The aggressive rate increases in the USA thus far were not welcomed elsewhere as it contributed to a surging US$, contributing to sharp depreciations in other currencies, forcing them to also raise interest rates to prevent higher imported (especially energy) CPI, causing a higher risk of economic recessions and governments scrambling to soften the CPI blow with energy subsidies. However, Germany’s energy subsidy policies are creating division in Europe, precisely what Russia wanted through its “energy weaponizing” strategy. By borrowing another €200 billion Germany will spend way more on subsidies than any country, contributing to lower CPI - and being regarded as creditworthy, its borrowing costs will be low. However, less creditworthy countries will now be forced to provide energy subsidies, but their larger fiscal deficits will be financed by higher borrowing costs, creating higher interest rate differentials, making the ECB’s rate decisions difficult.
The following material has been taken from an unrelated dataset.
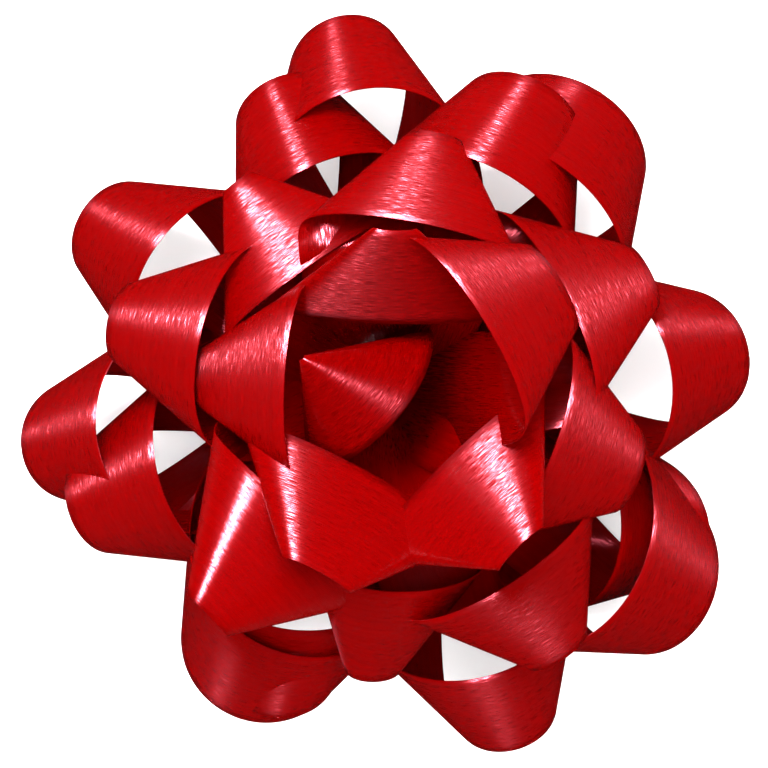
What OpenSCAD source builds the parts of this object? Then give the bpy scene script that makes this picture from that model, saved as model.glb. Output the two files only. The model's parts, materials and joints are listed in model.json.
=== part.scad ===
// Pre-made gift bow: a star bow wound from one ribbon over a centre pin, stapled through a card disc,
// with a double-sided foam pad and a peel-off release liner underneath.
// Frame: millimetres, origin at the middle of the base, +Z up, +Y towards the back of the bow.

/* [Ribbon] */
// Ribbon width
ribbon_w = 19; // [17:0.5:20]
// Ribbon thickness
ribbon_t = 0.2; // [0.15:0.01:0.22]
// Height that each pass of the ribbon takes up at the staple
pass_pitch = 0.25; // [0.24:0.01:0.3]

/* [Staple] */
// Wire diameter
wire_d = 0.6; // [0.5:0.1:0.8]
// Length of the crown
staple_w = 6; // [5:0.5:8]

/* [Card disc] */
// Diameter
card_d = 30; // [28:1:34]
// Thickness
card_t = 1.5; // [1.2:0.1:2]

/* [Adhesive pad] */
// Diameter
pad_d = 26; // [24:1:28]
// Foam thickness
pad_t = 1.6; // [1.4:0.1:2]

/* [Release liner] */
// Diameter
liner_d = 27; // [26:1:30]
// Thickness of the paper
liner_t = 0.2; // [0.2:0.05:0.4]
// Width of the pull tab
tab_w = 9; // [8:0.5:12]
// How far the tab reaches past the liner's edge
tab_l = 7; // [5:0.5:9]

/* [Hidden] */
// Height at which the first pass of the ribbon lies
pin_z = liner_t + pad_t + card_t + 1;
// Length of ribbon over which a loop lifts away from the staple
skirt = 22;
// How far short of the pin's middle a loop stops
end_gap = 1.2;
// How far apart the two legs of an upright loop stand
leg_spread = 0.75;
// Steps along a loop, the share of them that is evenly spaced, and their greatest slant
steps = 40;
even_share = 0.4;
slant_limit = 0.8;
// Distance over which the ribbon's slope is measured
probe = 0.3;
// How far round the cone the unrolling table reaches, and its steps
full_turn = 270;
turn_steps = 72;

// One row per loop of the ribbon, in winding order: direction seen from above, rise of the legs at the
// pin, ribbon length, upright and sideways half-angles of the cone it opens into, sideways lean, and how
// high the loops under it lift it. Angles in degrees, lengths in mm.
LOOPS = [
    [7, -6, 131, 20, 20, 9, 0],
    [150, -5, 122, 20, 22, -3, 0],
    [290, -4, 133, 21, 24, -5, 0],
    [55, -10, 139, 17, 18, 7, 1],
    [190, -6, 129, 21, 20, -3, 0],
    [328, -10, 145, 19, 19, 15, 1],
    [98, -6, 129, 21, 21, 8, 0],
    [245, -12, 136, 18, 16, 0, 0],
    [339, -4, 127, 21, 21, 35, 0],
    [111, 3, 115, 20, 22, 7, 0],
    [253, 0, 121, 21, 22, 16, 4],
    [63, 2, 122, 19, 22, 1, 5],
    [201, 3, 121, 20, 22, -9, 0],
    [340, -17, 92, 13, 28, 0, 37],
    [126, -10, 78, 9, 33, 2, 32],
    [266, -12, 97, 15, 29, -38, 30],
    [22, -20, 98, 12, 31, -15, 35],
    [167, -8, 94, 16, 26, 5, 24],
    [303, -12, 107, 14, 31, -4, 28],
    [78, -22, 86, 10, 32, -4, 40],
    [232, 42, 125, 16, 32, -14, 4],
    [30, -29, 76, 9, 26, -4, 50],
    [178, -25, 65, 9, 29, 3, 43],
    [310, 55, 118, 10, 35, 5, 4],
    [86, 63, 106, 8, 36, 2, 4],
    [250, 55, 116, 10, 34, -11, 4],
    [162, 75, 98, 21, 30, -28, 0]
];

function unit(v) = v / norm(v);
function smooth(x) = let (u = min(max(x, 0), 1)) u * u * (3 - 2 * u);

// The cone that a loop lies on, in its own axes: along the axis, up and sideways.
function generator(turn, fv, fl) = unit([1, tan(fv) * cos(turn), tan(fl) * sin(turn)]);

// [unrolled angle, turn] pairs for one half of the cone, so that the flat ribbon wraps it unstretched.
function unroll(fv, fl) = [
    for (i = 0, turn = 0, a = 0; i <= turn_steps;
         i = i + 1,
         turn = i * full_turn / turn_steps,
         a = a + acos(min(1, generator(turn, fv, fl)
             * generator(turn - full_turn / turn_steps, fv, fl))))
        [a, turn]
];

// A point of the flat ribbon (s along it, t across it) on the cone, the pin at the origin, before it is
// lifted and turned. The back of the cone runs from the pin to the tip at the legs' rise.
function on_cone(s, t, row, wrap, half_angle) =
    let (
        rise = row[1], reach = row[2] / 2 / sin(half_angle), depth = reach * cos(half_angle),
        out = norm([s, depth + t]), a = atan2(s, depth + t),
        turn = sign(a) * lookup(abs(a), wrap),
        g = generator(turn, row[3], row[4]),
        along = 180 + rise - row[3], up = 90 + rise - row[3],
        x = reach * cos(rise) + out * (g[0] * cos(along) + g[1] * cos(up)),
        y = out * g[2],
        z = reach * sin(rise) + out * (g[0] * sin(along) + g[1] * sin(up)),
        b = [cos(rise), 0, sin(rise)], p = [x, y, z], k = row[5]
    )
    p * cos(k) + cross(b, p) * sin(k) + b * (b * p) * (1 - cos(k));

// The same point in the bow: flat at the staple, where the passes lie on top of each other, then
// climbing over the loops below it.
function on_bow(s, t, i, wrap, half_angle) =
    let (
        row = LOOPS[i], p = on_cone(s, t, row, wrap, half_angle),
        away = smooth((row[2] / 2 - abs(s)) / skirt),
        pass = smooth(s / row[2] + 0.5),
        x = p[0] - away * leg_spread * pass * sin(row[1]),
        z = pin_z + pass_pitch * (i + pass) + away * (row[6] + p[2]),
        q = row[0]
    )
    [x * cos(q) - p[1] * sin(q), x * sin(q) + p[1] * cos(q), z];

// Where ring k crosses the ribbon: its place along the middle and how far it slants. The rings are
// closest at the folds and follow the cone's straight lines there, and stand square at the pin.
function place(k, row, unwrap, half_angle) =
    let (
        u = 2 * k / steps - 1, half = row[2] / 2, depth = half / tan(half_angle),
        a = sign(u) * lookup(180 * abs(u), unwrap),
        s = (even_share * half * u + (1 - even_share) * depth * tan(a)) * (1 - end_gap / half)
    )
    [s, min(max(s / depth, -slant_limit), slant_limit) * smooth((half - abs(s)) / skirt)];

// Square to the ribbon's face.
function face_normal(s, t, i, wrap, half_angle) =
    unit(cross(
        on_bow(s + probe, t, i, wrap, half_angle) - on_bow(s - probe, t, i, wrap, half_angle),
        on_bow(s, t + probe, i, wrap, half_angle) - on_bow(s, t - probe, i, wrap, half_angle)));

// Six corners of the ribbon's section: three on its upper face, three on its lower face.
function ring(at, i, wrap, half_angle) =
    let (
        ts = [-0.5, 0, 0.5] * ribbon_w,
        mid = [for (t = ts) on_bow(at[0] + at[1] * t, t, i, wrap, half_angle)],
        off = [for (t = ts) ribbon_t / 2 * face_normal(at[0] + at[1] * t, t, i, wrap, half_angle)]
    )
    [mid[0] + off[0], mid[1] + off[1], mid[2] + off[2],
     mid[2] - off[2], mid[1] - off[1], mid[0] - off[0]];

module ribbon_loop(i) {
    row = LOOPS[i];
    wrap = unroll(row[3], row[4]);
    unwrap = [for (w = wrap) [w[1], w[0]]];
    half_angle = lookup(180, unwrap);
    rings = [for (k = [0:steps]) ring(place(k, row, unwrap, half_angle), i, wrap, half_angle)];
    points = [for (r = rings) for (p = r) p];
    // Both faces of the ribbon are split along the same diagonals, so that it stays equally thick.
    sides = [
        for (k = [0:steps - 1]) for (j = [0:5])
            let (a = 6 * k + j, b = 6 * k + (j + 1) % 6)
            each j < 3 ? [[a, b, a + 6], [b, b + 6, a + 6]] : [[a, b, b + 6], [a, b + 6, a + 6]]
    ];
    last = 6 * steps;
    ends = [
        [0, 5, 1], [1, 5, 4], [1, 4, 2], [2, 4, 3],
        [last, last + 1, last + 5], [last + 1, last + 4, last + 5],
        [last + 1, last + 2, last + 4], [last + 2, last + 3, last + 4]
    ];
    color([0.8, 0.02, 0.03]) polyhedron(points, concat(sides, ends), convexity = 6);
}

module wire_staple() {
    top = pin_z + pass_pitch * (len(LOOPS) + 1) + wire_d;
    bottom = liner_t + pad_t + card_t;
    color([0.72, 0.73, 0.75]) {
        translate([0, 0, top]) rotate([0, 90, 0]) cylinder(h = staple_w, d = wire_d, center = true, $fn = 24);
        for (side = [-1, 1]) {
            translate([side * (staple_w - wire_d) / 2, 0, bottom])
                cylinder(h = top - bottom, d = wire_d, $fn = 24);
        }
    }
}

module card_disc() {
    color([0.74, 0.68, 0.58]) translate([0, 0, liner_t + pad_t]) cylinder(h = card_t, d = card_d, $fn = 96);
}

module adhesive_pad() {
    color([0.93, 0.93, 0.9]) translate([0, 0, liner_t]) cylinder(h = pad_t, d = pad_d, $fn = 96);
}

module release_liner() {
    color([0.85, 0.9, 0.95]) {
        cylinder(h = liner_t, d = liner_d, $fn = 96);
        translate([0, -tab_w / 2, 0]) cube([liner_d / 2 + tab_l - tab_w / 2, tab_w, liner_t]);
        translate([liner_d / 2 + tab_l - tab_w / 2, 0, 0]) cylinder(h = liner_t, d = tab_w, $fn = 48);
    }
}

release_liner();
adhesive_pad();
card_disc();
wire_staple();
for (i = [1:len(LOOPS)]) {
    ribbon_loop(i - 1);
}
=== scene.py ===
"""A red ready-made gift bow: one satin ribbon wound into loops over a staple, on a card disc with a
foam adhesive pad and its release liner, seen from straight above."""

import json
import math

import bpy
import numpy as np
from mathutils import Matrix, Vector

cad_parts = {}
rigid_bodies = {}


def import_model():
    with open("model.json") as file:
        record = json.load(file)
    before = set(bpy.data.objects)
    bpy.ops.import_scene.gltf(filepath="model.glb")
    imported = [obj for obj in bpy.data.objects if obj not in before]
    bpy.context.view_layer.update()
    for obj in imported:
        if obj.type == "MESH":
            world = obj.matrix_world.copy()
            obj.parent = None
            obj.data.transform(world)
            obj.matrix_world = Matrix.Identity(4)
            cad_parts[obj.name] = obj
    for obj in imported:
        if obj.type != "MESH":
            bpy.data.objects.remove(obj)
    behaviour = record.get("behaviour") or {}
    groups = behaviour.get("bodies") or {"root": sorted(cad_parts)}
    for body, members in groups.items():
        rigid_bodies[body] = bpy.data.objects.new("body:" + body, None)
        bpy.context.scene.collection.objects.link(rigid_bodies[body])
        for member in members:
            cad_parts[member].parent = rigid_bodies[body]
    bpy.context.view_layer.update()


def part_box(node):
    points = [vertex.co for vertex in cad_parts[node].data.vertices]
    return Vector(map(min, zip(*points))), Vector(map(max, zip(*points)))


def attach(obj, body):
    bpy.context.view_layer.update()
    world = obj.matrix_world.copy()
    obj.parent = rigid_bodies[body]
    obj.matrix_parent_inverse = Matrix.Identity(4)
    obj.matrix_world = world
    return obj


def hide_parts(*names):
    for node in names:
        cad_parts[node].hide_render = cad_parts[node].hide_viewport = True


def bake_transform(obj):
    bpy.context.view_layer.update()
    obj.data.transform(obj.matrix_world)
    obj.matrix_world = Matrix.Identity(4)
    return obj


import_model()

MM = 0.001

# ---------------------------------------------------------------- sizes, mm
RIBBON_W = 19.0
RIBBON_T = 0.12
LINER_T = 0.1
# height of the lowest pass over the staple's pin, and the step from one pass to the next
PIN_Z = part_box("card_disc")[1][2] / MM + 1.0
PASS_PITCH = 0.25
# how far from the pin a loop takes to rise from its pass into its own place
SKIRT = 22.0
# bare ribbon left off each end of a loop, and the gap kept between the two legs of a steep one
END_GAP = 1.2
LEG_SPREAD = 0.75
# mesh of a loop: lines around it and across it, the share of them that is evenly spaced, and the
# most that they slant to follow the cone
AROUND = 180
ACROSS = 12
EVEN_SHARE = 0.5
SLANT_LIMIT = 0.8

# One row per loop, in winding order: direction seen from above, rise of the legs at the pin, ribbon
# length in mm, upright and sideways half-angles of the cone it opens into, sideways lean, and lift
# in mm. Angles are in degrees. The rows are largely rounded results of a separate least-squares fit
# to outline points read off the photograph, and some were changed afterwards.
LOOPS = [
    (7, -6, 131, 20, 20, 9, 0),
    (150, -5, 122, 20, 22, -3, 0),
    (290, -4, 133, 21, 24, -5, 0),
    (55, -10, 139, 17, 18, 7, 1),
    (190, -6, 129, 21, 20, -3, 0),
    (328, -10, 145, 19, 19, 15, 1),
    (98, -6, 129, 21, 21, 8, 0),
    (245, -12, 136, 18, 16, 0, 0),
    (339, -4, 127, 21, 21, 35, 0),
    (111, 3, 115, 20, 22, 7, 0),
    (253, 0, 121, 21, 22, 16, 4),
    (63, 2, 122, 19, 22, 1, 5),
    (201, 3, 121, 20, 22, -9, 0),
    (340, -17, 92, 13, 28, 0, 37),
    (126, -10, 78, 9, 33, 2, 32),
    (266, -12, 97, 15, 29, -38, 30),
    (22, -20, 98, 12, 31, -15, 35),
    (167, -8, 94, 16, 26, 5, 24),
    (303, -12, 107, 14, 31, -4, 28),
    (78, -22, 86, 10, 32, -4, 40),
    (232, 42, 125, 16, 32, -14, 4),
    (30, -29, 76, 9, 26, -4, 50),
    (178, -25, 65, 9, 29, 3, 43),
    (310, 55, 118, 10, 35, 5, 4),
    (86, 63, 106, 8, 36, 2, 4),
    (250, 55, 116, 10, 34, -11, 4),
    (162, 75, 98, 21, 30, -28, 0),
]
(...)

Likewise, South Africa’s exchange rate depreciated against the US$, while CPI is also not slowing very fast despite large reductions in fuel prices. CPI slowed to 7.5% y/y in September from 7.6% in August, but core CPI increased from 4.4% to 4.7%, also pointing to broad-based CPI taking hold. The Reserve Bank may continue with aggressive rate increases. Meanwhile, the minister of finance indicated a large windfall revenue overrun should cause a fiscal deficit of 4.9% of GDP compared to February’s expected 6% of GDP. Eskom will see a large chunk of its debt taken over by the government in 2023, while the R350 Social Relief of Distress grant will continue next year.